Que voulez-vous dire par « joie de l'urgence » ?

J'ai dit aux danseurs qu'ils allaient faire la fête et je leur ai demandé de danser au meilleur de leurs capacités. Pour qu'ils puissent incarner leurs personnages dans la seconde partie du film, alors que tout dérape, je leur ai aussi montré des vidéos exposant des gens vraiment intoxiqués. Cela les a complètement allumés, car ils pouvaient s'éclater en toute liberté, d'autant que nous avons tourné par ordre chronologique. Dans la vie, la plupart d'entre eux dansent essentiellement pour s'éclater et n'en ont rien à foutre du cinéma. Mais ils ont été contents de faire ce film. Il n'y a pas eu une seule dispute ni devant ni derrière la caméra. Pour la première fois, j'ai pu réaliser un film sans tension, ni sur le plan financier ni sur le plan des relations humaines.

On dit souvent que vous aimez la provocation. La revendiquez-vous ?

Sincèrement, il n'y a que le spectateur qui reçoit le film qui puisse dire si ce qu'il voit est provocant ou pas. Je fais des films destinés à un public d'adultes. À mes yeux, ils ne sont pas plus provocants que ceux des cinéastes que j'aime, Fassbinder, von Trier et bien d'autres. Peut-être même moins !

Depuis sa présentation au Festival de Cannes l'an dernier, Climax semble suivre un parcours assez singulier.

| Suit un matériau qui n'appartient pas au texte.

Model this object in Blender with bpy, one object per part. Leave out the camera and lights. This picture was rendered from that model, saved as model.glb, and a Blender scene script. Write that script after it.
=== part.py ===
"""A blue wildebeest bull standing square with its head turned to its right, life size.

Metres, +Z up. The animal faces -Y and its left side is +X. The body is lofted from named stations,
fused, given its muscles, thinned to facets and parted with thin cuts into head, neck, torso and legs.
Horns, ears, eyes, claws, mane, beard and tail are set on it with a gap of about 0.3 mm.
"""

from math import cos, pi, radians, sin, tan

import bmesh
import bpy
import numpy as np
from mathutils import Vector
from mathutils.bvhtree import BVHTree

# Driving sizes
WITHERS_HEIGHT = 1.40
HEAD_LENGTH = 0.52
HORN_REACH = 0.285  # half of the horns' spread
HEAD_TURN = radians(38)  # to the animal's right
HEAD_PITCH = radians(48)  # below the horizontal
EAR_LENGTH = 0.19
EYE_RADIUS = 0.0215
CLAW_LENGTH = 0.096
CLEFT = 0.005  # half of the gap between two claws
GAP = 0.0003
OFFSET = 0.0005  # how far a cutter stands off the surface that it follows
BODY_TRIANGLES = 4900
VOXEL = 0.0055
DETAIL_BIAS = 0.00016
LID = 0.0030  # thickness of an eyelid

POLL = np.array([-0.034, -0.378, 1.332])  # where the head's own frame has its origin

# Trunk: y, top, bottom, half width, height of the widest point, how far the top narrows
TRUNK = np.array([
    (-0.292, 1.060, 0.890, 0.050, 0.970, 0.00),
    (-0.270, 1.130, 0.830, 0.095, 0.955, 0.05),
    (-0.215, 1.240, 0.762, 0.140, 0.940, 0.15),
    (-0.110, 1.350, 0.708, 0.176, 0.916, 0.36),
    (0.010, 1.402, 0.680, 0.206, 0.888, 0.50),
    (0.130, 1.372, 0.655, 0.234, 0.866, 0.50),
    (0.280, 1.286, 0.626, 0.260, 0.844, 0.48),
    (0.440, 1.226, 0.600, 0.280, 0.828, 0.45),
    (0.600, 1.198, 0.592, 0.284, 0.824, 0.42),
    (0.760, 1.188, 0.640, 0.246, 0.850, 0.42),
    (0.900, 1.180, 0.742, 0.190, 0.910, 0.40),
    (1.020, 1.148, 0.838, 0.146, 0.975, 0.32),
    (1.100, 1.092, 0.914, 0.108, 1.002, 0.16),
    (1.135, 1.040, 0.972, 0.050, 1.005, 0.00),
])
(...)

Il a fait un carton en Russie et il est présenté un peu partout sur la planète ! Je ne m'attendais pas à un tel écho. Bien sûr, la trame sonore peut expliquer ce succès. Mais au-delà des pièces musicales, je crois que les spectateurs gardent l'image de la fête, bien que tout s'effondre et que la fin soit poisseuse. Ce film évoque les dangers d'une perte de contrôle, même si, avec les codes qu'on nous inculque depuis l'enfance, il devient parfois tentant et compréhensible de lâcher prise et de remiser son cerveau au vestiaire. Je ne porte pas de jugement là-dessus !

Climax a pris l'affiche le 1er mars.